Meal time is probably one of the more daunting arenas of motherhood I still sometimes can’t wrap my head around. Renley can be a picky eater but I’ve nailed down the meals I know she will eat when I’m in a pinch. In prep for this, there are a couple go-to favorites of hers that I always have in the fridge:

  • Eggs - takes two minutes to scramble, perfect for when she’s screaming in impatience

  • Avocado - Renley loves it, so I cut it in half and spoon out chunks right onto her plate

  • Spinach - boiled in water for a couple minutes until wilted, then add butter and a little parmesan cheese for flavor

  • Cooked pasta - keep it in there for the final carb course - add butter and parmesan for a little flavor or keep an extra jar of tomato sauce in your pantry (or sauté with spinach - see below)

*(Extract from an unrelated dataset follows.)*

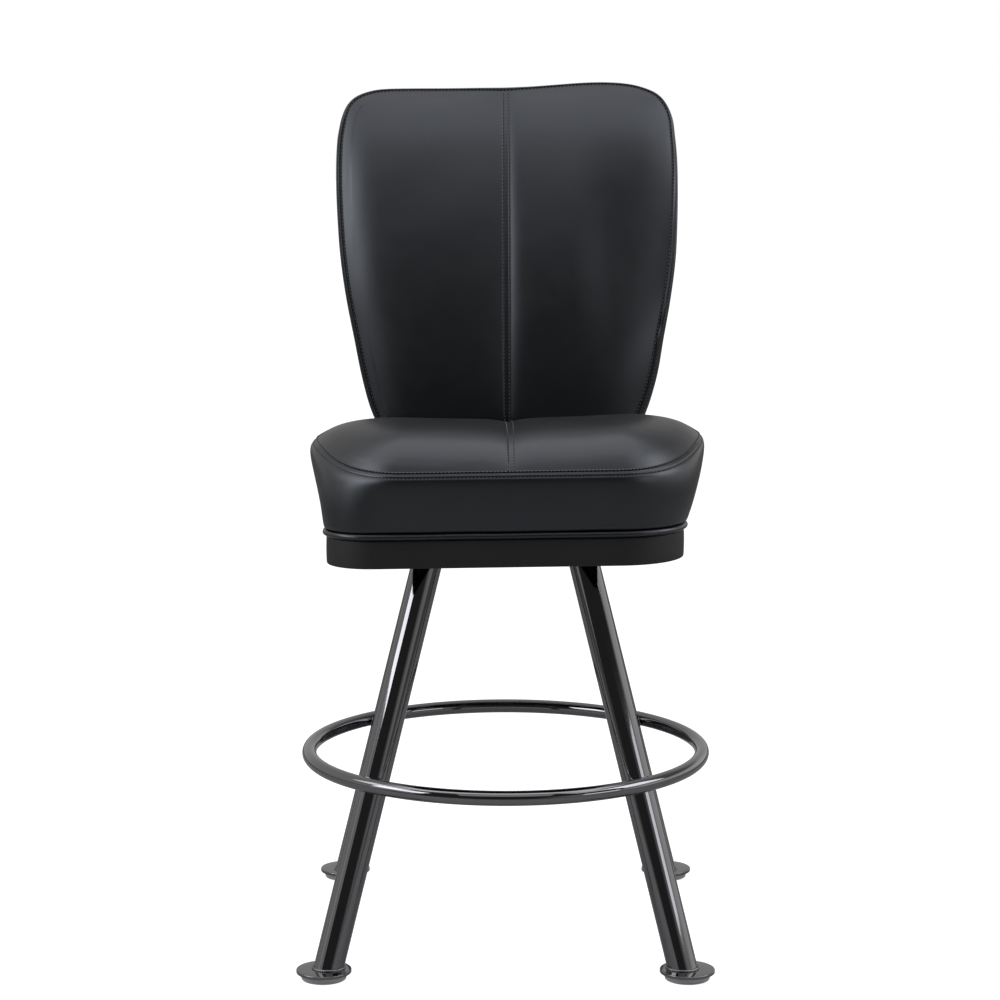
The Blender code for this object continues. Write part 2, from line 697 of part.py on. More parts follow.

I find that the key to meal times is to feed her first, not try to eat at the same time. Someday I’d like to change this, but for now, it’s just easier. Sometimes I’ll sit next to her and eat something light but I like to keep my priority on her and eat my meal in peace and quite later. I clean as I go and collect dirty dishes in the sink so I have one area to clean at the end of it all. And when I give her a bath after dinner, I let go of the thought of handling the sink - it will all get done.

Cleaning one section at a time

It’s not uncommon for me to have a tiny freak out that the apartment is becoming a total mess (ask my sister). I can handle one room being messy (progress, for me) but the whole place - nope. So to conquer my clean-freak overwhelm, I came up with a new rule: just clean one section. It turns out that cleaning just a small section makes me feel better. Sometimes that’s just throwing all of Renley’s toys into her toy baskets and fluffing my couch pillows. Other times it’s just tackling the kitchen sink, wiping the counters and swiffering the floors. Sometimes, on a Saturday, I’ll handle one half of my place (living room and kitchen) and I feel like a million bucks. But I found that focusing on one area gives me the endorphins of productivity without the overwhelm of having to clean the whole place. Plus I’ve learned that if one area is clean I feel better, and I’ll get to the rest of the mess later.

Put on sweats and add music

When I come home from a long day at work, I am often bombarded - work bag in hand, suit pants on - by Renley only wanting to be held. Instead of jumping into the evening with her still wearing my work attire and mentality, I started to do something that changed everything. I came home, immediately changed into something more comfortable and returned to the kitchen to put on some music. It helped me transition from one chaos to another a little easier. I go into “mom mode” - leaving my work day behind - and turn on music to make it more fun. Music, in general, has made motherhood easier. I put on Johnny Cash, I sing to Renley, we dance, we get goofy and I feel lighter. Motherhood is all about what you make of it. I think of Renley as my best friend, my sometimes irritable side kick, and I just figure, this is going to be wild so let’s have fun while we’re doing it.

Be aware of your moods

There are days when I can tell I’m off, especially by the evening. I had to start to become very aware of my moods so as to not let them affect Renley or my home. I started to recognize moods - anxiety, sadness, loneliness, anger - and take action to diffuse them. For anxiety, my go-to is breath. For sadness, my go-to was putting on a song like “You Say” by Lauren Daigle or shuffling Johnny Cash - who always makes me sing and dance it off. For loneliness, I journal and remind a mantra that it is only temporary. For anger, I get moving. I take a brisk walk, I go to the gym for even 15 minutes, I do something to literally walk it off, or I go into my bathroom and cry. Anger needs release.

Start to recognize what’s happening within you and, if necessary, take steps to counteract negative emotions. You might have a go-to playlist or let yourself binge a TV show; taking a bath is a big de-stressor for me. Being mindful isn’t saying these emotions are wrong, and it doesn’t demand that we take action to completely dissolve them, but I find that doing something positive helps me to accept what’s happening in a more positive way.